こうくどくど書き連ねているのはつまり俺が誤りを認めて、おいおい、お前は態度を改めなければならんぞ、という辛い思いをかみしめているのであって、俺の態度で気分を害したりカーネル開発から抜けてしまった人間にあやまりたい。

ちょっとここらで休みを取って、他人の感情を理解する方法と、適切な応対の方法について、誰かから学んでくる。

別の視点で考えると、カンファレンスに呼ばれた時、俺はよく、カーネル開発の厄介な問題点はたいてい技術的な問題ではなくて、開発フローと態度の変化の問題なのだというトークをよくする。

この厄介な問題点というのは、パッチを管理する方法とか、やり方の大規模な変更とかだ。「パッチとtar-ball」によるリリース(15年前に「Linusはスケールしない」という厄介な議論が持ち上がった原因)から、BitKeeperを使う方法に変わり、それも無理になってきたのでgitを使う方法に変わった。

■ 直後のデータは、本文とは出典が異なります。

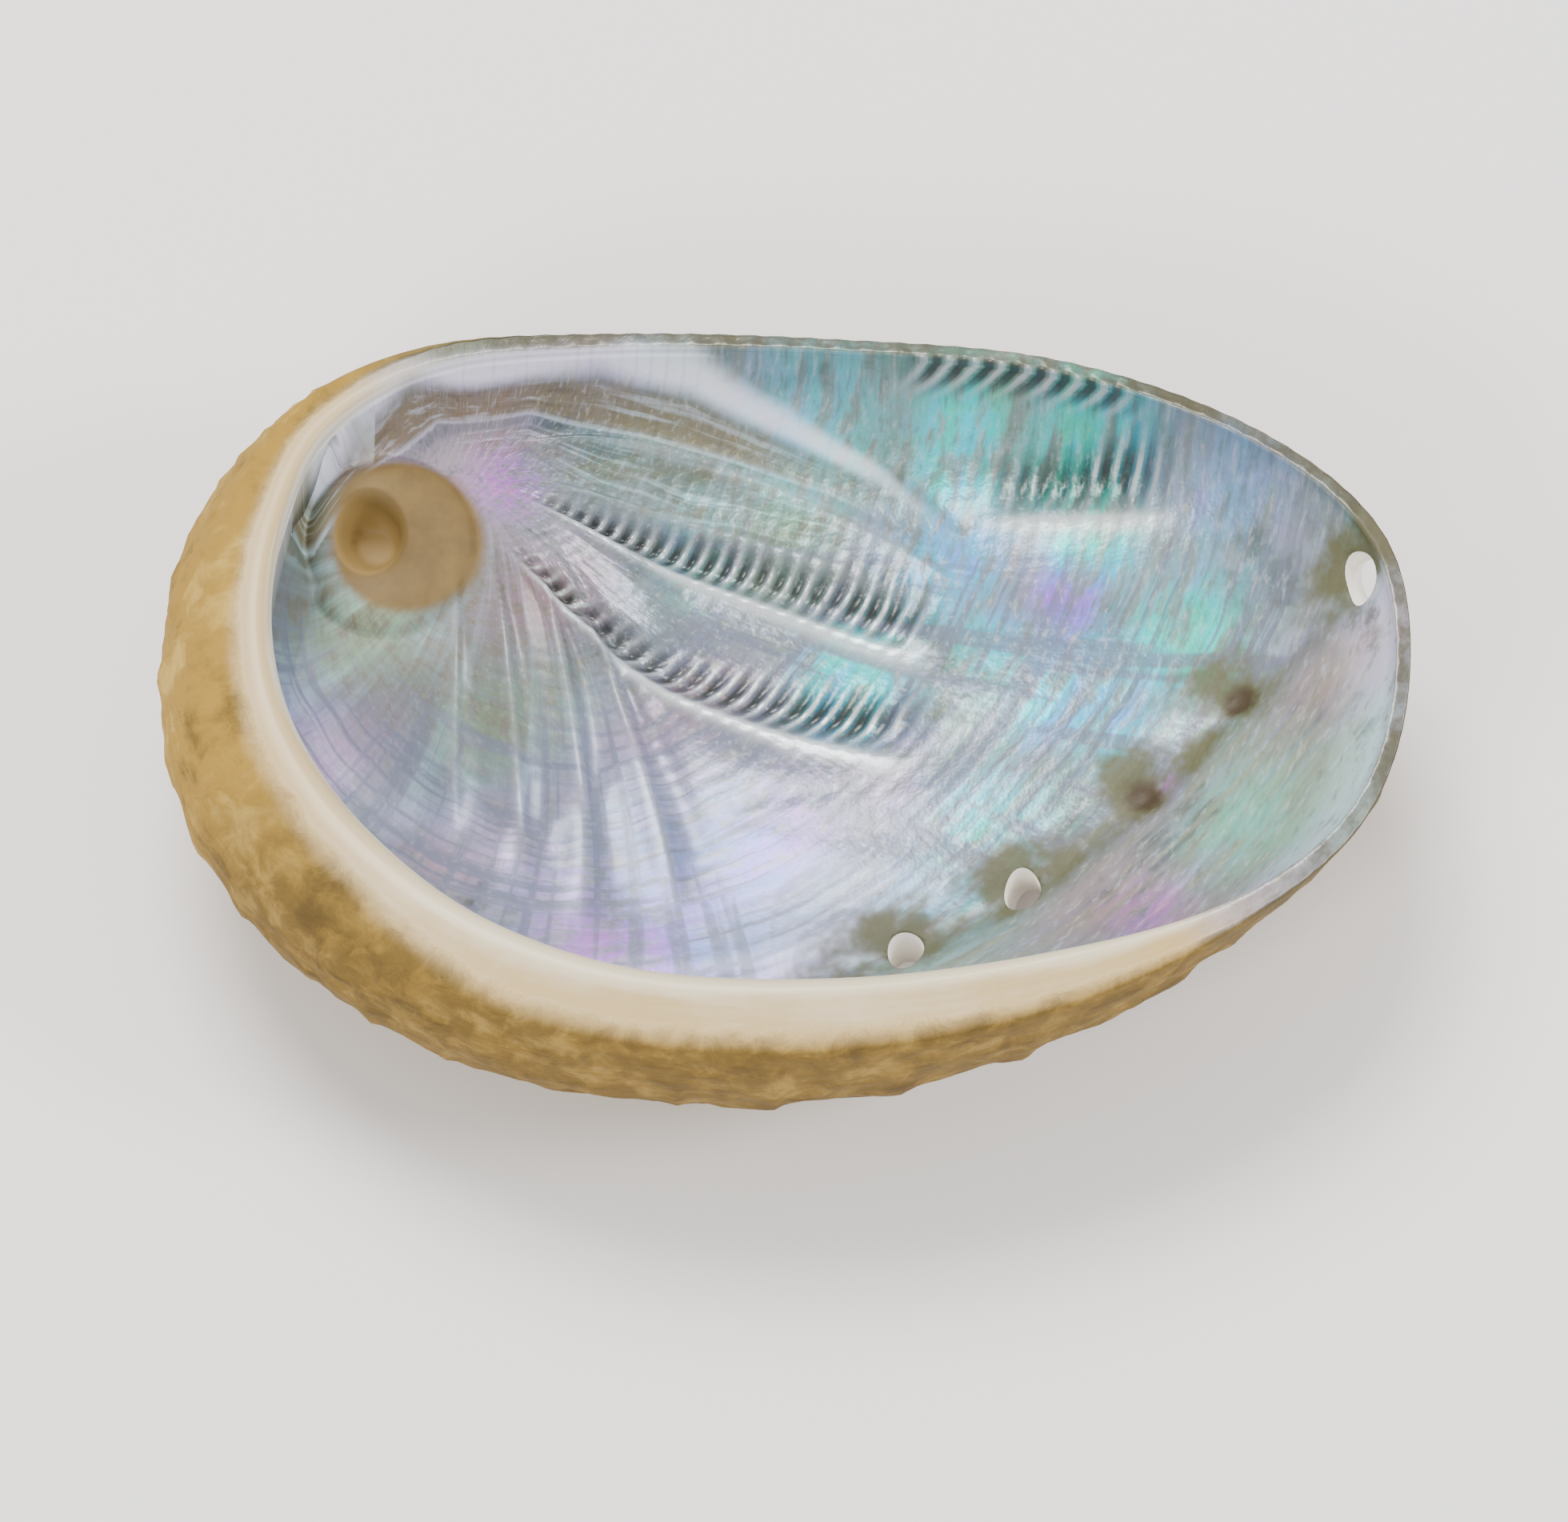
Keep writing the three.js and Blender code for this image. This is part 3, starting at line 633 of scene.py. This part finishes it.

そういう厄介な問題点は、ここ10年ぐらいなかったわけだ。だが今週、それに匹敵する厄介な問題点が見つかった。

これを4.19-rc4のリリースに結びつけると(いや、実際関係しているのだが)、4.19はなかなかよいものになると思うよ。このリリースサイクルは「落ち着いた」期間になるし、Gregに話はつけておいたので、Gregが4.19を取り仕切ってくれる。その間に俺が休みを取って、俺の態度について修正してくるわ。

これは「俺はもう燃え尽きた。もう逃げ出したい」っていう休みじゃない。Linuxのメンテナーを辞めたいなどとは思っていない。実際逆だ。俺はこの30年近く関わってきたプロジェクトをまだ続けたい。

これは前にもあったように、"git"という小さなツールを書くためにカーネル開発をちょっと停止するひつようがあったように、今回もちょっと休憩して、誰かに手伝ってもらって、態度を改め、俺のツールとワークフローの問題を修正するということだ。

実際のところ、修正の一部はツールで解決できるかも知れないのだ。例えば、メールフィルターをかまして、俺が罵詈雑言を含むメールを送信しようとしたら差し止めるとか。ほら、俺はツールの信者だからさ、一部の問題は、簡単な自動化で防げるかもしれないだろ。

俺が本当に「鏡を見た」とき、明らかに俺に必要なのは変化だけではないわけだが、いや、ほら・・・何か提案があったらメールで送ってくれよな。

メンテナーサミットで会えるのを楽しみにしているよ。